I should have stopped there, but that’s never actually stopped me before. So when I ordered the kimchi jjigae ($10.95), the kindly server told me, “No. That’s too much.”
“It’s okay,” I assured her. She looked at me like I was insane, which isn’t much of a leap, honestly.
But how could I not get kimchi jjigae? It’s my favorite Korean dish! Kimchi is a spicy fermented cabbage, like a Korean sauerkraut. This dish is a stew of kimchi and tender chunks of pork. It was still bubbling when it came to the table, but that wouldn’t hold me back for long.
There’s heat, but it’s not the kind of spice that should scare anyone away. The pork has that deep, rich umami flavor that is so comforting while the kimchi provides a sour acidity that keeps you coming back for bite after bite after bite aft-
Whoa, buddy. Where are you going? We’re not done yet. There are so many more bites.
Okay, fine, let’s talk about jjajangmyeon ($11.95). My pal Michelle Bui told me I absolutely had to try it and I tend to listen to what she says. Jjajangmyeon are noodles covered in a black bean and pork sauce, topped with a fried egg. It’s kind of like a goth version of bolognese. Michelle just calls them black noodles and said it’s like the ultimate Korean comfort food.
I was about a bite in when I knew she was right.
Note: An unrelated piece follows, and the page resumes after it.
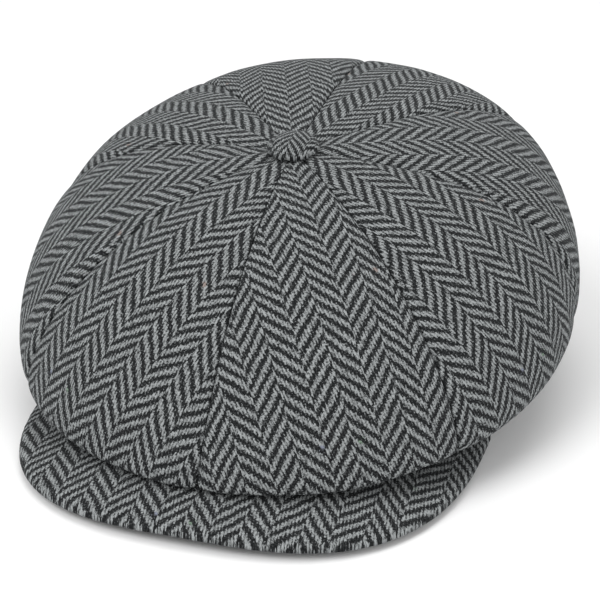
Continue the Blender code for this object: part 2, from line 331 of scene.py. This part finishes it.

The black bean and pork sauce is deep and rich, coating the springy noodles and collecting on the chopsticks as I pulled up successive mouthfuls. It’s great served as-is, but if you want to test out your banchan skills, this is a great opportunity. Kimchi cucumbers is especially good here, because it lightens the otherwise heavy dish. It’s not on the menu, but it’s been on the specials board for a while, so I hope it sticks around indefinitely.
The I-40 construction has been terrible for Taste of Korea, but it’s not impossible to get there by any means. Incidental traffic, the kind that brings new customers, is harder to come by, but if you’re going there, it’s no problem.
So. You should be going there. You should type 5 S. Western Ave., Oklahoma City into your GPS and let it take you right to the building. Because this is very good food and very good people and I want them to stay in business for a long time to come.